▶ [RAW DATA]
=======
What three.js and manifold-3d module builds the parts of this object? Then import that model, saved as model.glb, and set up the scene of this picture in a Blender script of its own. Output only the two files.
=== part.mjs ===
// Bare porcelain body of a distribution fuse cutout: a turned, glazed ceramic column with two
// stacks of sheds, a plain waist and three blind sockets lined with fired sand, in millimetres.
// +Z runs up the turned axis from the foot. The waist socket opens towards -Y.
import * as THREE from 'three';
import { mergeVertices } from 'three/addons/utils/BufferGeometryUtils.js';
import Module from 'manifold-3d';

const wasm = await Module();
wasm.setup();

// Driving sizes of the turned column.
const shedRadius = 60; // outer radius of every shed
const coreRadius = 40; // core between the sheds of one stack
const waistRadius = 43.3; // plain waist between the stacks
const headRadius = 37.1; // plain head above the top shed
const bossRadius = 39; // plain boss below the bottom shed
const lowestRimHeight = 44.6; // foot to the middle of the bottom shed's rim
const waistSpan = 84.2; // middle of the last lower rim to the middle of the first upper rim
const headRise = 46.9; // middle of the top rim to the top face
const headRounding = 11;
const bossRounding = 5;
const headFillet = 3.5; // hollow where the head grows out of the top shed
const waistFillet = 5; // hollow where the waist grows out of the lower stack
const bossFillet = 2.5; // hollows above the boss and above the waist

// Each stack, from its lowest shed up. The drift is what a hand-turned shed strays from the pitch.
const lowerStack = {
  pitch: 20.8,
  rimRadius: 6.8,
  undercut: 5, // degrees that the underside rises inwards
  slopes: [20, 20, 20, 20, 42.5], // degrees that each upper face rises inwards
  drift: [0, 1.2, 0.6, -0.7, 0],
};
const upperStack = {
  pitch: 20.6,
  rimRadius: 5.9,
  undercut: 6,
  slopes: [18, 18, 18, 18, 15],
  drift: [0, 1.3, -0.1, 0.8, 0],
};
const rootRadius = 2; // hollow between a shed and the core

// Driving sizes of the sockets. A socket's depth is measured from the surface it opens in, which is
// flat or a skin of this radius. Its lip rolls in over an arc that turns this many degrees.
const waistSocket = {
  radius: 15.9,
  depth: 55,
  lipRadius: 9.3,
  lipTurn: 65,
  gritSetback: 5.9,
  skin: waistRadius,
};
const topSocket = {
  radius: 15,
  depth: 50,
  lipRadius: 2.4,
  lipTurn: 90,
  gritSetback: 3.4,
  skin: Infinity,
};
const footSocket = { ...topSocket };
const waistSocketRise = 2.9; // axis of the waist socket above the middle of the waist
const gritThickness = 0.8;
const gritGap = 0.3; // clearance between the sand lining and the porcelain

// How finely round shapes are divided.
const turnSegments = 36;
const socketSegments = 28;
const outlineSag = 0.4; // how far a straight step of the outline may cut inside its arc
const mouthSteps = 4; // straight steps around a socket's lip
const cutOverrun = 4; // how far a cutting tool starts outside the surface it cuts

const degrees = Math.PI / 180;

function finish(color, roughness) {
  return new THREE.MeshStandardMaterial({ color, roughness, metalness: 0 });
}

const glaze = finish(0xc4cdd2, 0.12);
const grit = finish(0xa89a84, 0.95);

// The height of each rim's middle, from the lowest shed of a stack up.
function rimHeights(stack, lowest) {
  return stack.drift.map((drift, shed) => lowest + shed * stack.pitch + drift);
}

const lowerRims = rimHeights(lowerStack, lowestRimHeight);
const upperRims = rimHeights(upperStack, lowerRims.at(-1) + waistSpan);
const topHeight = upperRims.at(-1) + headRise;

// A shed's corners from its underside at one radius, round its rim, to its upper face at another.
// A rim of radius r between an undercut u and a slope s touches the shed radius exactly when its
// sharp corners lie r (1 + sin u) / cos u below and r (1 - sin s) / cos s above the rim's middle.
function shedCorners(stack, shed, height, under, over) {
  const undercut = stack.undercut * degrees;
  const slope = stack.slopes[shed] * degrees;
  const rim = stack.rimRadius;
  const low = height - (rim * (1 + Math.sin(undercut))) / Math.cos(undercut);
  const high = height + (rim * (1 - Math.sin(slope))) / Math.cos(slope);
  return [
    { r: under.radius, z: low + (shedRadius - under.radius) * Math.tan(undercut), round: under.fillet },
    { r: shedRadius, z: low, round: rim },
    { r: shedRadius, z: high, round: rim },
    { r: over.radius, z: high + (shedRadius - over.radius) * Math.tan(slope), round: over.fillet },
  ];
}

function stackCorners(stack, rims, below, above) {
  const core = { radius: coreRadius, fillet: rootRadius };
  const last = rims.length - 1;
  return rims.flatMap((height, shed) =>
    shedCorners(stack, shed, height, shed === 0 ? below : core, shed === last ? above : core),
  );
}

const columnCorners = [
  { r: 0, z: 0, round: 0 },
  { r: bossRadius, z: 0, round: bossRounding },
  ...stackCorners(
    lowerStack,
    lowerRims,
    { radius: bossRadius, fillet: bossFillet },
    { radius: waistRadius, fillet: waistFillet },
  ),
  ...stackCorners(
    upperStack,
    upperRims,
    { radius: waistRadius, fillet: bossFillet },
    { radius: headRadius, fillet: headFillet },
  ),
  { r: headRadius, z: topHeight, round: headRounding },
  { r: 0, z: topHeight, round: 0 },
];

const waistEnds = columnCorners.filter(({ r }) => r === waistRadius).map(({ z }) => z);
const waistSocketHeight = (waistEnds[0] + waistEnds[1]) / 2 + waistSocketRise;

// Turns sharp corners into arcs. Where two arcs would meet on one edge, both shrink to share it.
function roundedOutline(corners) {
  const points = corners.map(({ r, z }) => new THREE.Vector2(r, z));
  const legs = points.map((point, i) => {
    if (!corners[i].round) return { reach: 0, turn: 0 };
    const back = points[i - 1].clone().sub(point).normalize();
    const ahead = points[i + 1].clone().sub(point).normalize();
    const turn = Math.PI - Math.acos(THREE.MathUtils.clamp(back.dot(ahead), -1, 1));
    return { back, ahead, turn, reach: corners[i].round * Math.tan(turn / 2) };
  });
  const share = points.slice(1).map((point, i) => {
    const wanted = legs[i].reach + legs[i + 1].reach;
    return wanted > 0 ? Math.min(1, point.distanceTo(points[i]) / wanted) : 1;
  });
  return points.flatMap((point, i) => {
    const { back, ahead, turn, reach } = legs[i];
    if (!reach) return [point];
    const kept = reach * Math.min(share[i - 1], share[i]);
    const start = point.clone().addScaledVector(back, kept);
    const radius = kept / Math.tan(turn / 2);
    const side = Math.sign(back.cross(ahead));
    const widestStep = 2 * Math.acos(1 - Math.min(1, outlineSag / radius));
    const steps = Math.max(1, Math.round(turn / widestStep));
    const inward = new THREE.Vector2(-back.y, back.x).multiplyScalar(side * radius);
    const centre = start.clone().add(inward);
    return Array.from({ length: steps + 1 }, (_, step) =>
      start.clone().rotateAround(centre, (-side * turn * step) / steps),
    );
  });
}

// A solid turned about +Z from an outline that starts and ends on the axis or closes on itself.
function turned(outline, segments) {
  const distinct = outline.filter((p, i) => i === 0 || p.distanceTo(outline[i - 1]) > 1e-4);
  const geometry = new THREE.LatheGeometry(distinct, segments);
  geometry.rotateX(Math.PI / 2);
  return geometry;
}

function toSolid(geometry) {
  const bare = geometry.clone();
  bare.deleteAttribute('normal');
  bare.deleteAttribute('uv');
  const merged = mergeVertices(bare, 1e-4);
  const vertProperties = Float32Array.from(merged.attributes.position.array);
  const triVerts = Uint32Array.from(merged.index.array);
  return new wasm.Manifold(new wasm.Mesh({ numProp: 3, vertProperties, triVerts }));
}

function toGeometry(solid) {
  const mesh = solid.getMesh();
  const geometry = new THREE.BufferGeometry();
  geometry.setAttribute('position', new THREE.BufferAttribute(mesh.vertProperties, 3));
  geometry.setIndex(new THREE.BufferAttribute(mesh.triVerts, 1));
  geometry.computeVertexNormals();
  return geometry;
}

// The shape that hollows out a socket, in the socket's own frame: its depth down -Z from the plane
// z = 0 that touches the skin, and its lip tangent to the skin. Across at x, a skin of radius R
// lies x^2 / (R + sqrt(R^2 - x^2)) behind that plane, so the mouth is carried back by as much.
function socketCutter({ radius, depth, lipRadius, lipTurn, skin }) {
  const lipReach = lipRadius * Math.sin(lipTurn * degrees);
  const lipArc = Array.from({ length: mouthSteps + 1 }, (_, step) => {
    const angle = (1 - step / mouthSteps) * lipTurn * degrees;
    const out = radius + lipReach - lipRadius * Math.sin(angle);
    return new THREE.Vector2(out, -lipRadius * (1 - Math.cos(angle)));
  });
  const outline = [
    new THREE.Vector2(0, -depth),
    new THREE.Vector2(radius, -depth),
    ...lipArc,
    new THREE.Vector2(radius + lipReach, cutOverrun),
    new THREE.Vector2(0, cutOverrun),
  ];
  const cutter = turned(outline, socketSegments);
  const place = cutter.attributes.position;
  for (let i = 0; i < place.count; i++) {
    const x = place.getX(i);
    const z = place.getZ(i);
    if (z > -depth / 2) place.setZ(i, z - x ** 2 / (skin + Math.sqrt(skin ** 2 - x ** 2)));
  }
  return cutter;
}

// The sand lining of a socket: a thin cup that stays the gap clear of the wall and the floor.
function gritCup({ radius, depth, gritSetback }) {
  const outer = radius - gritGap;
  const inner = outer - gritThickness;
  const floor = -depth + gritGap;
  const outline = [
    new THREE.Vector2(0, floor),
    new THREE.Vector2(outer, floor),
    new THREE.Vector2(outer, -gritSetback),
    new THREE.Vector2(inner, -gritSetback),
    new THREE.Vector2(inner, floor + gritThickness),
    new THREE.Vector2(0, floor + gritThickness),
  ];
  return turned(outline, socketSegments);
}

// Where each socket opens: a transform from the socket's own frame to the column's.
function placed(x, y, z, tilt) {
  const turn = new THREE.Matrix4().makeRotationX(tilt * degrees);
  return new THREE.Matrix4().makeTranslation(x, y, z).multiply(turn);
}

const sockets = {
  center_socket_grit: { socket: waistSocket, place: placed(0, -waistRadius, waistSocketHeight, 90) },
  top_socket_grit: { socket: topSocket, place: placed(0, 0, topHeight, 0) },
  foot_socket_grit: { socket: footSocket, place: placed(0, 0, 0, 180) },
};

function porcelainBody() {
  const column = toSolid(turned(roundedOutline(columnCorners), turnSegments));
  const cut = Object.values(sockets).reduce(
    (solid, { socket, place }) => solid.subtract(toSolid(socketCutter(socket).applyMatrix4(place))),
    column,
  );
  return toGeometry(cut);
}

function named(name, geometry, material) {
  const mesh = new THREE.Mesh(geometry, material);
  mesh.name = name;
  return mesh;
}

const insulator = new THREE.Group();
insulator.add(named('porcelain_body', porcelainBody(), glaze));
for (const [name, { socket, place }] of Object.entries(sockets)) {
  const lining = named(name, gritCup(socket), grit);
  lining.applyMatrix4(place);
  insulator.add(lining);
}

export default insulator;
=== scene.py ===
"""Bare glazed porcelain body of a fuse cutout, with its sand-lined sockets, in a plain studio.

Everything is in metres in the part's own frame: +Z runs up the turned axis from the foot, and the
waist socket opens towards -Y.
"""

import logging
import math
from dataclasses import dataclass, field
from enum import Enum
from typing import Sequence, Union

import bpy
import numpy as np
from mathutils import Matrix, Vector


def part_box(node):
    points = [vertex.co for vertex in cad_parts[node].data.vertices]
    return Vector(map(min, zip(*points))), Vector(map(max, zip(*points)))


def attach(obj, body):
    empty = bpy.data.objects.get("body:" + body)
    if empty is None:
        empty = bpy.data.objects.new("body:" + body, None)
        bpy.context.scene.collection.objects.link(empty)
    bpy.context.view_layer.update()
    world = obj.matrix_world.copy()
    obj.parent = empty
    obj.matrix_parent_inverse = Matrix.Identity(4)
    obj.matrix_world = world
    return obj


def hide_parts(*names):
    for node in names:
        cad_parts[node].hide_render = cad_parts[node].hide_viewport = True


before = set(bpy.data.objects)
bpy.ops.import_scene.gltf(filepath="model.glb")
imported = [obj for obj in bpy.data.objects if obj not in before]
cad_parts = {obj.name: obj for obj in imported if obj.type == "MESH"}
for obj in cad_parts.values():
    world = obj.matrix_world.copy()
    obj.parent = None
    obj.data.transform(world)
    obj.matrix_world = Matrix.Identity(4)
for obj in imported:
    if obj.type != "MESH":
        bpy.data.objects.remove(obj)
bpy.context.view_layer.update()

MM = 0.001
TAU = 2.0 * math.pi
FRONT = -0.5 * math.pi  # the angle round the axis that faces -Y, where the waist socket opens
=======
▶ [THE REQUEST] Reproduce only the lines from the one containing "const insulator = new THREE.Group();" through the one containing "if empty is", inclusive of both.

▶ [OUTPUT]
const insulator = new THREE.Group();
insulator.add(named('porcelain_body', porcelainBody(), glaze));
for (const [name, { socket, place }] of Object.entries(sockets)) {
  const lining = named(name, gritCup(socket), grit);
  lining.applyMatrix4(place);
  insulator.add(lining);
}

export default insulator;
=== scene.py ===
"""Bare glazed porcelain body of a fuse cutout, with its sand-lined sockets, in a plain studio.

Everything is in metres in the part's own frame: +Z runs up the turned axis from the foot, and the
waist socket opens towards -Y.
"""

import logging
import math
from dataclasses import dataclass, field
from enum import Enum
from typing import Sequence, Union

import bpy
import numpy as np
from mathutils import Matrix, Vector


def part_box(node):
    points = [vertex.co for vertex in cad_parts[node].data.vertices]
    return Vector(map(min, zip(*points))), Vector(map(max, zip(*points)))


def attach(obj, body):
    empty = bpy.data.objects.get("body:" + body)
    if empty is None:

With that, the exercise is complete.